The task:
Quote exactly, and only, the lines of the material below from the line with "nodes = cad_parts" through the line with "lights and camera.".

Source excerpt:
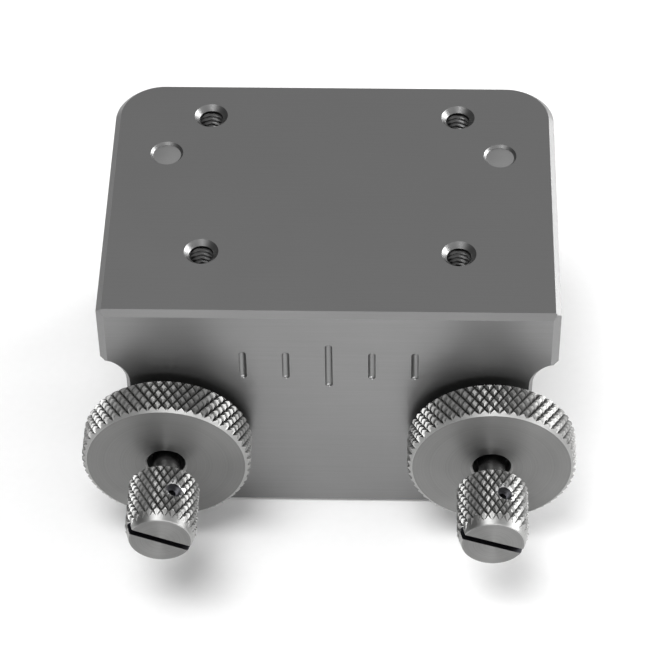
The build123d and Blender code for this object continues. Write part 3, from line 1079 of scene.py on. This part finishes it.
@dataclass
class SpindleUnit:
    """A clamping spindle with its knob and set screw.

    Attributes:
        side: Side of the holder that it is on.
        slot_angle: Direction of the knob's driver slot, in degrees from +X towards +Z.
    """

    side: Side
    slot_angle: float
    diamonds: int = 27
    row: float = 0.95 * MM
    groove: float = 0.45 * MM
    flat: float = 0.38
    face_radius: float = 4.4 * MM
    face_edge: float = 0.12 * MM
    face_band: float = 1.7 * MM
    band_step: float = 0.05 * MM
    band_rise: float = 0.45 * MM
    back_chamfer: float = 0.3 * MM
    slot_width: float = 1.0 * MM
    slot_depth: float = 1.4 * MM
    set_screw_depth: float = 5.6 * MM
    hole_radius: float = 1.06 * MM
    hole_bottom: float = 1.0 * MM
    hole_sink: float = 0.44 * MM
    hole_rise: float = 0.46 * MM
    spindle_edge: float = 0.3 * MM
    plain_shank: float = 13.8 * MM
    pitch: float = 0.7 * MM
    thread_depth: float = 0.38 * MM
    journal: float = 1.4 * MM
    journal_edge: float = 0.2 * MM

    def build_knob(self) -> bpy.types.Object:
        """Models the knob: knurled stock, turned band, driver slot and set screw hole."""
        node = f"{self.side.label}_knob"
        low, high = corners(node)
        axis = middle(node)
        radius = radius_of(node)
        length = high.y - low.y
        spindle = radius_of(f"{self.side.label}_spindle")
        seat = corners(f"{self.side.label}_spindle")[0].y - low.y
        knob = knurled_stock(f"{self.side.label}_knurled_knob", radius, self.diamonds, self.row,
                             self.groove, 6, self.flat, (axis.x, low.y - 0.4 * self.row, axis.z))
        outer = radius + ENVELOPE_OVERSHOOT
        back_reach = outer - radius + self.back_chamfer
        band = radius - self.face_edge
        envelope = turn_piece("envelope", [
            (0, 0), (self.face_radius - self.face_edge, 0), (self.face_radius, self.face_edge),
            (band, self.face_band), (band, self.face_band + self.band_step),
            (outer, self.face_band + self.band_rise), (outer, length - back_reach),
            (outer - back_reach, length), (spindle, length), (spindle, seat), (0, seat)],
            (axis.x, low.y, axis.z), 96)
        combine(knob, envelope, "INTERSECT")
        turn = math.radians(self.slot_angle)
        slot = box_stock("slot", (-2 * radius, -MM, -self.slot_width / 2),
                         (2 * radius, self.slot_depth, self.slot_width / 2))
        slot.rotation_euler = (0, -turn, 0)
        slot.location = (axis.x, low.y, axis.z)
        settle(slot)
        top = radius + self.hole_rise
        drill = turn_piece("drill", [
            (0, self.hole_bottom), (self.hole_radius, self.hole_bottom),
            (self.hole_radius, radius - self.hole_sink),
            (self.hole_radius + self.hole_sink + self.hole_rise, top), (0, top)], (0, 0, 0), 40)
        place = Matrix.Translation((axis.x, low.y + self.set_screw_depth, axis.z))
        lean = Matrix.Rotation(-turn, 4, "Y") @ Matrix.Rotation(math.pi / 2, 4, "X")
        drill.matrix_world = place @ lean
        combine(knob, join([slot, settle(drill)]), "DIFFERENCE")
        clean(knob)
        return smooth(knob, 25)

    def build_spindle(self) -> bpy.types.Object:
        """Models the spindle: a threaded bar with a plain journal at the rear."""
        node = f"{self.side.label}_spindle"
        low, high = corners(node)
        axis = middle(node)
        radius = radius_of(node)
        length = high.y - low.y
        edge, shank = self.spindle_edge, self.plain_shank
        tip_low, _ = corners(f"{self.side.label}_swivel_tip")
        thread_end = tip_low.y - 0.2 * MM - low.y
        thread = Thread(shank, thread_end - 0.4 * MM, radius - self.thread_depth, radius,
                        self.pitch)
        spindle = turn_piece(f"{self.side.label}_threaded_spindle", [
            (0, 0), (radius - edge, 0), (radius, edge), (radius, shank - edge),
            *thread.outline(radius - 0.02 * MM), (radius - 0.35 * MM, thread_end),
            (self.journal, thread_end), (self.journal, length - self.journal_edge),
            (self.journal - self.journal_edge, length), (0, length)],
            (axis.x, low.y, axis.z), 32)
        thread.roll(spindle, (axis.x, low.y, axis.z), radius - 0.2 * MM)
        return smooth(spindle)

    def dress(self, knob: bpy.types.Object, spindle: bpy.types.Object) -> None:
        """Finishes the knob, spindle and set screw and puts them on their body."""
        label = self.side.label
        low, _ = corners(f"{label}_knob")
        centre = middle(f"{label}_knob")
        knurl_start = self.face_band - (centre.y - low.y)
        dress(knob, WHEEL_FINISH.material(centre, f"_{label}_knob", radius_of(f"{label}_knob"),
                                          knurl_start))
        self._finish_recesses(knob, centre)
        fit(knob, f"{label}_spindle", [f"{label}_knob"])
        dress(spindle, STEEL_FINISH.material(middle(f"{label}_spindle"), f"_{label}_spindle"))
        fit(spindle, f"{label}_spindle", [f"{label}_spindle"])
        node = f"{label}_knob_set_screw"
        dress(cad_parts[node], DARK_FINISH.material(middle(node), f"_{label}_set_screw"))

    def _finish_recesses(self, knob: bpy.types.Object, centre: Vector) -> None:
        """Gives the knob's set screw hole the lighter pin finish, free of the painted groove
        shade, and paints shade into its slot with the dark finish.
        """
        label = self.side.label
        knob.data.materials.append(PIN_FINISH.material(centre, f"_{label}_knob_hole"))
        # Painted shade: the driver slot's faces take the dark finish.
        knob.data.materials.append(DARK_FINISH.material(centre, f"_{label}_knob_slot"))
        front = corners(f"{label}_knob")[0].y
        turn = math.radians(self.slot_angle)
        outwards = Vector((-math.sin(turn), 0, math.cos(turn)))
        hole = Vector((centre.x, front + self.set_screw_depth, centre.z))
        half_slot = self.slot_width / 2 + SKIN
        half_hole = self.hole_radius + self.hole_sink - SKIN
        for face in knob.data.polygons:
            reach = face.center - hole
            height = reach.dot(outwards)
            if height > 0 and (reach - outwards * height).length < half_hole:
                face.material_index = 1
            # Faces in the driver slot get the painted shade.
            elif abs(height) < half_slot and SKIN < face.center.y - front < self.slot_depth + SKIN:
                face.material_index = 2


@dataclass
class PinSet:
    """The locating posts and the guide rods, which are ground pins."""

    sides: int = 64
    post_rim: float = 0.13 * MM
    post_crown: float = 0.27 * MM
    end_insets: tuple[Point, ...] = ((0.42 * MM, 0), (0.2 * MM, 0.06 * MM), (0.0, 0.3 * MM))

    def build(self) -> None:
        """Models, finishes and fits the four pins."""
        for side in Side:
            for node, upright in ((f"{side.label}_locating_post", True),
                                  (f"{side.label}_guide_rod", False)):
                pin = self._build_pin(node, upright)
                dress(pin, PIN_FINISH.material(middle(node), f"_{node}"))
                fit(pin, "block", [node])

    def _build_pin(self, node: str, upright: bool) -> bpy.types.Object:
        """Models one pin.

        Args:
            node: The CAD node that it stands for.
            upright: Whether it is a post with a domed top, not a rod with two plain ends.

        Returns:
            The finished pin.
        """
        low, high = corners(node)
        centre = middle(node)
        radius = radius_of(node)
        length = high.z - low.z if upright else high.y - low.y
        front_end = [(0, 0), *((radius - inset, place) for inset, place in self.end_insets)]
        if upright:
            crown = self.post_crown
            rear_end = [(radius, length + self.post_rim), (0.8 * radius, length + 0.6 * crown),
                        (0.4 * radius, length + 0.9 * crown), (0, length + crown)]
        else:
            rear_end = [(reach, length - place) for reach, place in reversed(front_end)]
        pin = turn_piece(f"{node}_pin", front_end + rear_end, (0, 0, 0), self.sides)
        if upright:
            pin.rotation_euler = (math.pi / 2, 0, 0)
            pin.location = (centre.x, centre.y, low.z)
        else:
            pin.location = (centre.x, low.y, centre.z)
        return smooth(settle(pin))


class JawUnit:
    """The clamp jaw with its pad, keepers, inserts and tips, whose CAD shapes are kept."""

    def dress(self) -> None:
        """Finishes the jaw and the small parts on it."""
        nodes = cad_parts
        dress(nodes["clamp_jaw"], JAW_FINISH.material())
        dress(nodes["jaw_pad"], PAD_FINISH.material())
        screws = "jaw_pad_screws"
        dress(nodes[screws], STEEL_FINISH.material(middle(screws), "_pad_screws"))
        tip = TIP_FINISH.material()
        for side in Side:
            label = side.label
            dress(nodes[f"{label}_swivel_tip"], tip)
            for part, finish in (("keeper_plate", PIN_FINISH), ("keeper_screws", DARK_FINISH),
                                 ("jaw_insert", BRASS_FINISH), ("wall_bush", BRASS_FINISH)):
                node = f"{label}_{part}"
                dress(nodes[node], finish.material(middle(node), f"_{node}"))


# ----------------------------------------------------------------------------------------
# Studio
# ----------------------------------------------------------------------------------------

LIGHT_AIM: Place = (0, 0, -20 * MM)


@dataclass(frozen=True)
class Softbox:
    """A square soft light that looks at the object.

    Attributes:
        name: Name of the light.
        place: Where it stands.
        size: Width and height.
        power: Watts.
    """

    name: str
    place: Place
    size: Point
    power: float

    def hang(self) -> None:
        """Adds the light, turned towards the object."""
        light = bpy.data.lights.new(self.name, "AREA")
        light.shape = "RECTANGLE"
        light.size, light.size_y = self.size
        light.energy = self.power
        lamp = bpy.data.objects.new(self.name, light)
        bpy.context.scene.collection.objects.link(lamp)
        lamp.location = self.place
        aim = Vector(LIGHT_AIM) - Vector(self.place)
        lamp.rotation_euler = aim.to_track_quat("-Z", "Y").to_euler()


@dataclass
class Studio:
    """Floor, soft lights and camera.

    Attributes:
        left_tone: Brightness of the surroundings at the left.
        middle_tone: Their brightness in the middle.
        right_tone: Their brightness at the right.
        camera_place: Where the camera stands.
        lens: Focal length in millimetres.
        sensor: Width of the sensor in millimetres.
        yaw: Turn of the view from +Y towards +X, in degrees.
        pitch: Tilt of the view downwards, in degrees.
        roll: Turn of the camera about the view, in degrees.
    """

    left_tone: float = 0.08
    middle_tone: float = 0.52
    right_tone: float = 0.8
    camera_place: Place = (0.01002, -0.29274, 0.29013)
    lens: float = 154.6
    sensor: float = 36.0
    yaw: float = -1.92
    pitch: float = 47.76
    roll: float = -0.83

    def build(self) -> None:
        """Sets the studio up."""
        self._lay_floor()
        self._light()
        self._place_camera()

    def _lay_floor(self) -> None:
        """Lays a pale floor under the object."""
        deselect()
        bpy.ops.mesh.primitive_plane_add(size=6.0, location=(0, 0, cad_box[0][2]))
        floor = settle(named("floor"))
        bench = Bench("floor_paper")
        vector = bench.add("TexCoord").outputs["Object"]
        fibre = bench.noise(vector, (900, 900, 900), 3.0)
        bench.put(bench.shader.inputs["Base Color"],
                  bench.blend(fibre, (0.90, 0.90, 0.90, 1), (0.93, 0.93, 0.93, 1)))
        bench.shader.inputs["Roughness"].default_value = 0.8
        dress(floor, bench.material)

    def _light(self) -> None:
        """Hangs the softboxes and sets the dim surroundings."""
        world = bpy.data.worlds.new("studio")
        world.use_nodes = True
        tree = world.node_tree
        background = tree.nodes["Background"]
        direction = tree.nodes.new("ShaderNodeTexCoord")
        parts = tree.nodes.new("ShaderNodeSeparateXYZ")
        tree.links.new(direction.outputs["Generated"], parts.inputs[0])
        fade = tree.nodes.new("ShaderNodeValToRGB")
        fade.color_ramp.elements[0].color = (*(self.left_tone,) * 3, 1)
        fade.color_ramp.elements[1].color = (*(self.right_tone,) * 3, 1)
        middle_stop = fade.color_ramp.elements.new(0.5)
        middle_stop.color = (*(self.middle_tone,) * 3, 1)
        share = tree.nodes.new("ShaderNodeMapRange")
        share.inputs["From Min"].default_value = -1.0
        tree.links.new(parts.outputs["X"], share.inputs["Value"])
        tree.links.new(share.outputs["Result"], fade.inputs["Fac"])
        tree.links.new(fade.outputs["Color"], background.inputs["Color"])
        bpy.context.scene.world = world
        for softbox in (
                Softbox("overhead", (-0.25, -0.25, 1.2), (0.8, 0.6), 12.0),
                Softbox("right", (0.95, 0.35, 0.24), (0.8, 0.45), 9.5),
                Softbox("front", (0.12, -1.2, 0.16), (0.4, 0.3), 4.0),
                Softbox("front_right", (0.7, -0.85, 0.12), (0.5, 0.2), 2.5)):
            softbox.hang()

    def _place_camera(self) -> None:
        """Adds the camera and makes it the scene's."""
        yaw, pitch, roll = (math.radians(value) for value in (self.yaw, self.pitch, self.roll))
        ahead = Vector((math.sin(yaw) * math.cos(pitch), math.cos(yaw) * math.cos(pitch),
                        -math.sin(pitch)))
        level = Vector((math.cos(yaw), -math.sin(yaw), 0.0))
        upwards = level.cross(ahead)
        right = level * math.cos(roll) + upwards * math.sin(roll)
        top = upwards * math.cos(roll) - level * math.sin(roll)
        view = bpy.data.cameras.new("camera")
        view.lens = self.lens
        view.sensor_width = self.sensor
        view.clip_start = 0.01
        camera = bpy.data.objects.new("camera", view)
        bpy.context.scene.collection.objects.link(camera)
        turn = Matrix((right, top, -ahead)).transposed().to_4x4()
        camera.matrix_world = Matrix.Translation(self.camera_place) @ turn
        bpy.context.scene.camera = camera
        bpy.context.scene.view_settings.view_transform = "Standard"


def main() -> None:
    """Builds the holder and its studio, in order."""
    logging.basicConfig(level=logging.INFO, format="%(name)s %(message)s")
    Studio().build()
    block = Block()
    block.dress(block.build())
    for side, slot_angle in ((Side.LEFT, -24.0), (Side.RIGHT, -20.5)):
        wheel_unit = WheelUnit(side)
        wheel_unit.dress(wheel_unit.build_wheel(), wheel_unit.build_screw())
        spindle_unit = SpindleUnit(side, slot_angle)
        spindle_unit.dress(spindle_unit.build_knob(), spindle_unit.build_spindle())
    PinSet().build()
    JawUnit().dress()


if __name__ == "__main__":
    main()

Written answer:
        nodes = cad_parts
        dress(nodes["clamp_jaw"], JAW_FINISH.material())
        dress(nodes["jaw_pad"], PAD_FINISH.material())
        screws = "jaw_pad_screws"
        dress(nodes[screws], STEEL_FINISH.material(middle(screws), "_pad_screws"))
        tip = TIP_FINISH.material()
        for side in Side:
            label = side.label
            dress(nodes[f"{label}_swivel_tip"], tip)
            for part, finish in (("keeper_plate", PIN_FINISH), ("keeper_screws", DARK_FINISH),
                                 ("jaw_insert", BRASS_FINISH), ("wall_bush", BRASS_FINISH)):
                node = f"{label}_{part}"
                dress(nodes[node], finish.material(middle(node), f"_{node}"))


# ----------------------------------------------------------------------------------------
# Studio
# ----------------------------------------------------------------------------------------

LIGHT_AIM: Place = (0, 0, -20 * MM)


@dataclass(frozen=True)
class Softbox:
    """A square soft light that looks at the object.

    Attributes:
        name: Name of the light.
        place: Where it stands.
        size: Width and height.
        power: Watts.
    """

    name: str
    place: Place
    size: Point
    power: float

    def hang(self) -> None:
        """Adds the light, turned towards the object."""
        light = bpy.data.lights.new(self.name, "AREA")
        light.shape = "RECTANGLE"
        light.size, light.size_y = self.size
        light.energy = self.power
        lamp = bpy.data.objects.new(self.name, light)
        bpy.context.scene.collection.objects.link(lamp)
        lamp.location = self.place
        aim = Vector(LIGHT_AIM) - Vector(self.place)
        lamp.rotation_euler = aim.to_track_quat("-Z", "Y").to_euler()


@dataclass
class Studio:
    """Floor, soft lights and camera.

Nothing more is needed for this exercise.